The V20, released the same year as the G5, had another unique feature that would become a hallmark of the company’s phones for years: an honest-to-God headphone jack in the year that Apple decided to ditch it. And not just any headphone jack — one that worked with a built-in quad DAC designed to boost sound quality and appeal to audiophiles. Did this sell many phones? Well, no. But it became a hallmark of LG’s high-end devices ever since, providing an option for wired headphone enthusiasts who despaired as other phone makers followed Apple’s lead one by one.

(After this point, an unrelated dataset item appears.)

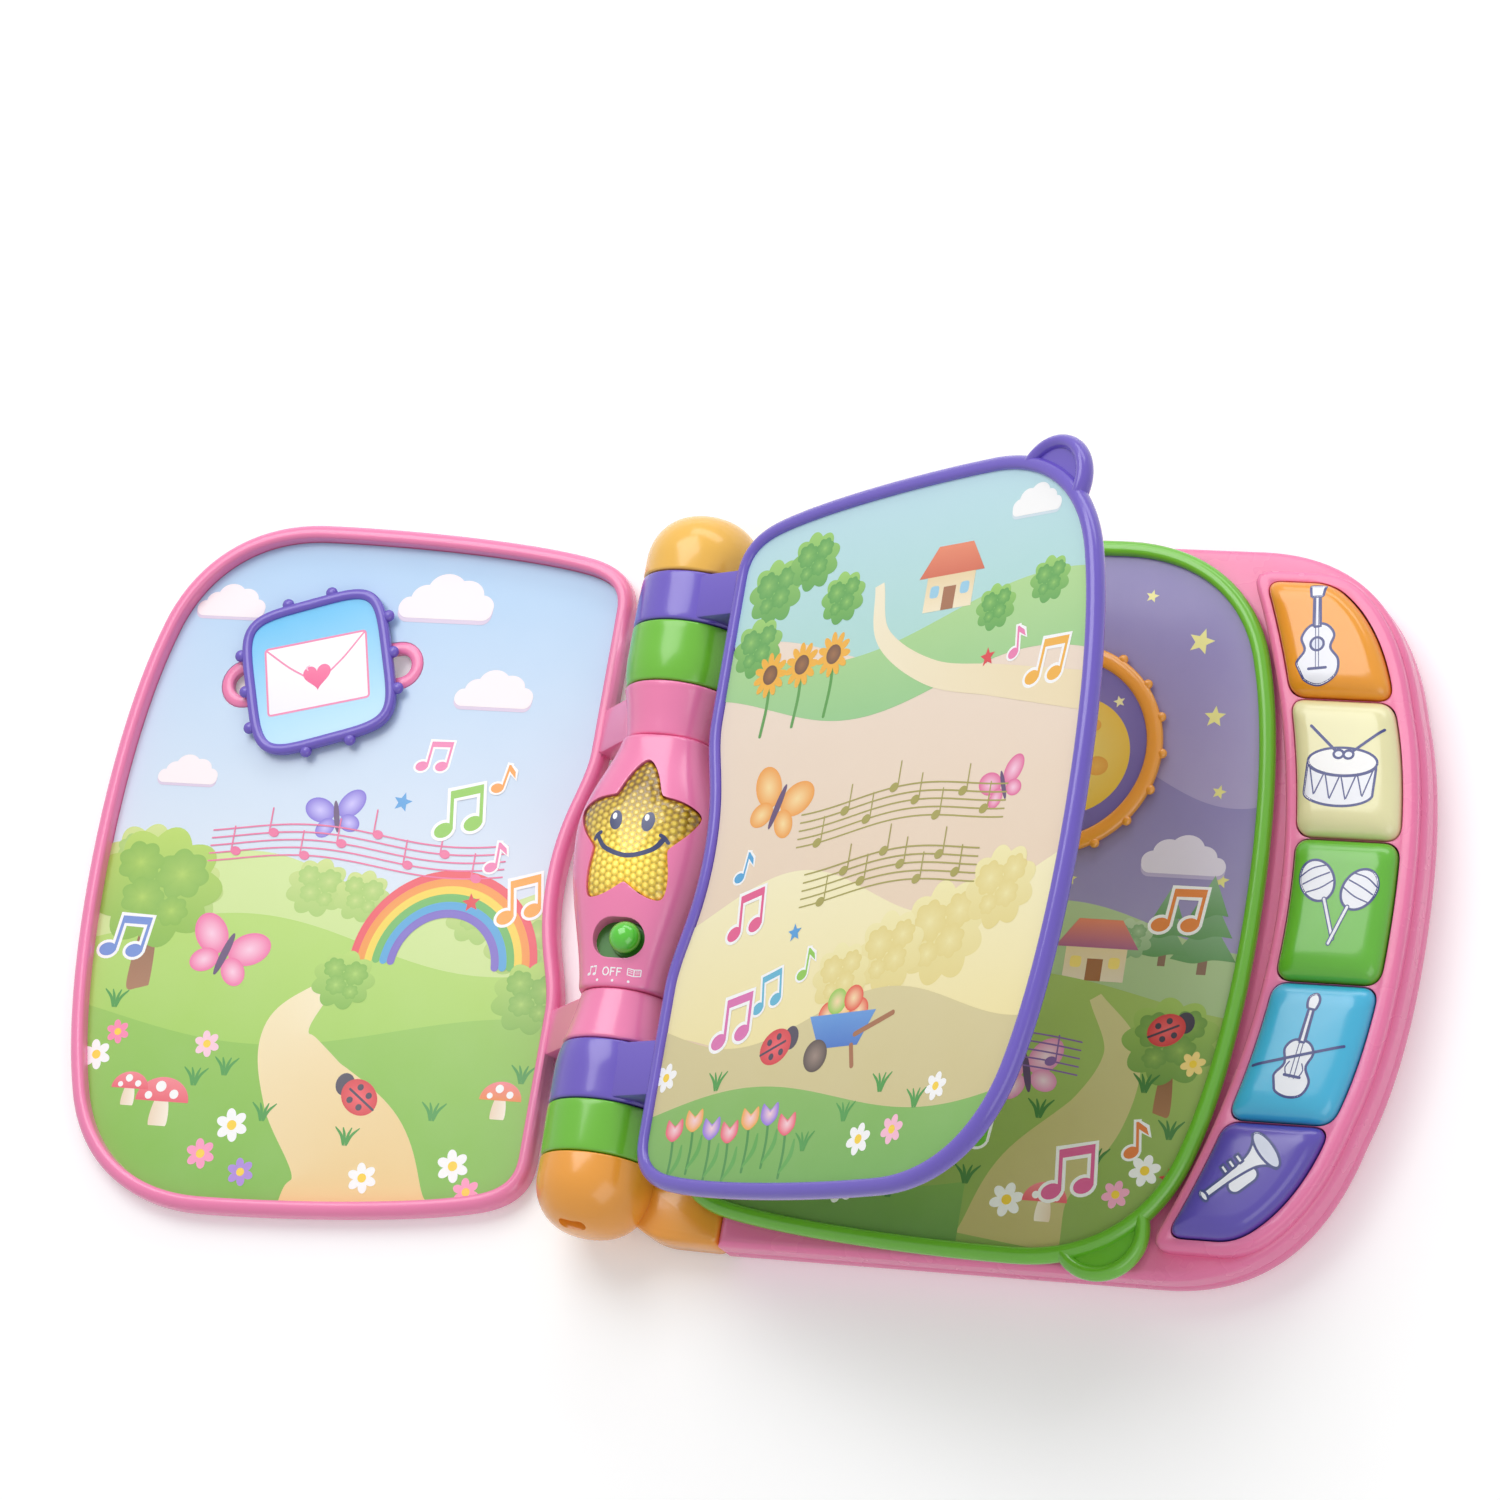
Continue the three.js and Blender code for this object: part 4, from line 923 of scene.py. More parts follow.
def grass(sheet, x, y, size, colour="3f9a3a"):
    for lean in (-0.7, -0.25, 0.25, 0.7):
        path = curve((x + 0.15 * lean * size, y), (x + 0.4 * lean * size, y + 0.55 * size),
                     (x + lean * size, y + size))
        sheet.stroke(path, 0.16 * size, colour, taper=True)


def toadstool(sheet, x, y, size, cap="ee5a6c"):
    stem = loop((x - 0.22 * size, y), (x - 0.16 * size, y + 0.7 * size),
                (x + 0.16 * size, y + 0.7 * size), (x + 0.24 * size, y))
    sheet.fill(stem, "fff3e0", "f1d9bd", (1, 0))
    dome = ellipse(x, y + 0.62 * size, 0.72 * size, 0.62 * size, 40)[:21]
    sheet.fill(dome, cap, "f98a94")
    for px, py, r in ((-0.3, 0.82, 0.12), (0.08, 1.0, 0.14), (0.38, 0.76, 0.1)):
        sheet.fill(ellipse(x + px * size, y + py * size, r * size, r * size, 16), "ffffff")


def butterfly(sheet, x, y, size, wing, spot, tilt=0.0):
    turn = turn_matrix(tilt)
    for side in (-1, 1):
        for px, py, rx, ry, lean in ((0.5, 0.3, 0.5, 0.36, 35), (0.38, -0.28, 0.34, 0.26, -35)):
            middle = turn @ [side * px * size, py * size] + [x, y]
            sheet.round(ellipse(*middle, rx * size, ry * size, 28, tilt + side * lean), wing, spot)
    sheet.fill(ellipse(x, y, 0.09 * size, 0.5 * size, 20, tilt), "5a3c6e")


def ladybird(sheet, x, y, size, tilt=0.0):
    def at(px, py):
        return turn_matrix(tilt) @ [px * size, py * size] + [x, y]

    dark = "3a2f4a"
    sheet.fill(ellipse(*at(0.62, 0), 0.3 * size, 0.34 * size, 20), dark)
    sheet.round(ellipse(x, y, 0.62 * size, 0.5 * size, 32, tilt), "d8323c", "f4606a")
    sheet.stroke([at(-0.6, 0), at(0.4, 0)], 0.07 * size, dark)
    for px, py in ((-0.2, 0.22), (-0.2, -0.22), (0.18, 0.24), (0.18, -0.24)):
        sheet.fill(ellipse(*at(px, py), 0.1 * size, 0.1 * size, 12), dark)


PAGE = page_outline()
CARD_EDGE = inset(PAGE, RIM_WIDTH - 2.0)


def limits(x):
    """Lowest and highest Y of the card at each X."""
    edge = resample(CARD_EDGE, 3000)
    upper = edge[edge[:, 1] >= 0]
    columns = np.linspace(upper[:, 0].min(), upper[:, 0].max(), 300)
    place = np.abs(upper[:, 0] - columns[:, None]) < 0.6
    top = np.where(place, upper[:, 1], 0).max(1)
    high = np.interp(x, columns, top)
    return -high, high


INNER_SIDE = CARD_EDGE[CARD_EDGE[:, 0] < 60]
INNER_SIDE = INNER_SIDE[np.argsort(INNER_SIDE[:, 1])]


def keep_on_card(points):
    """Draws points that overshoot the card back to its edge; the side lines hold for |Y| <= 80."""
    y = np.clip(points[:, 1], -80, 80)
    inner, outer = np.interp(y, INNER_SIDE[:, 1], INNER_SIDE[:, 0]), outer_x(CARD_EDGE, y)
    x = np.clip(points[:, 0], inner, outer)
    low, high = limits(x)
    return np.stack([x, np.clip(points[:, 1], low, high)], 1)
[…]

The 2017 G6 got the G-series back on track. It was the first major smartphone released with a now-familiar taller aspect ratio, with an even stronger focus on eliminating bezels than ever before. Of course, not many people noticed as Samsung followed immediately with the similar but sleeker Galaxy S8 and its “Infinity Display.” Later that year, LG released the V30, which had a completely new (and very nice) design, but it’s always going to be a hard sell when your most differentiated feature is your (also very nice) haptics system.
From here on out, LG’s flagship phones mostly blurred into one. The G7 was a pretty good facsimile of an iPhone X, even winning an Editor’s Choice designation from ThinkAuthority editor Dan Seifert. The V40 pioneered the now-common triple-camera setup. The G8X came with a dual-screen case that, in hindsight, Microsoft’s Surface Duo really didn’t improve much upon a year later. But all of these phones looked basically identical to each other, and none of their key features were viewed as much more than gimmicks at the time.
For every good idea LG had, there’d be something pointless like the G8’s vein-sensing “Hand ID” unlock. Despite the company making a big announcement about a new Software Upgrade Center to increase the pace of Android updates, nothing changed. And in the face of Samsung’s unstoppable marketing machine, LG’s best attempt at a brand identity was to add “ThinQ” to the name of each flagship phone.
In its final year, LG’s mobile division did move to address its problems. The Explorer Project was intended to produce more innovative designs, like the beautiful but underpowered Velvet and the oddball dual-screen Wing. At CES this year, the company announced a Rollable concept phone that it said it planned to take to market.
That’ll never happen now, and it’s hard to say it’s a huge loss with companies like Oppo and TCL likely to pick up the slack with their own versions. But in the context of the US phone market, there’s going to be fewer choices, and whoever ends up accounting for LG’s lost market share is unlikely to be as creative a replacement.
LG’s phones were rarely, if ever, the best available, but the company did make a significant impact on the smartphone world at large. With its mobile division’s demise, the US market becomes even more homogenous.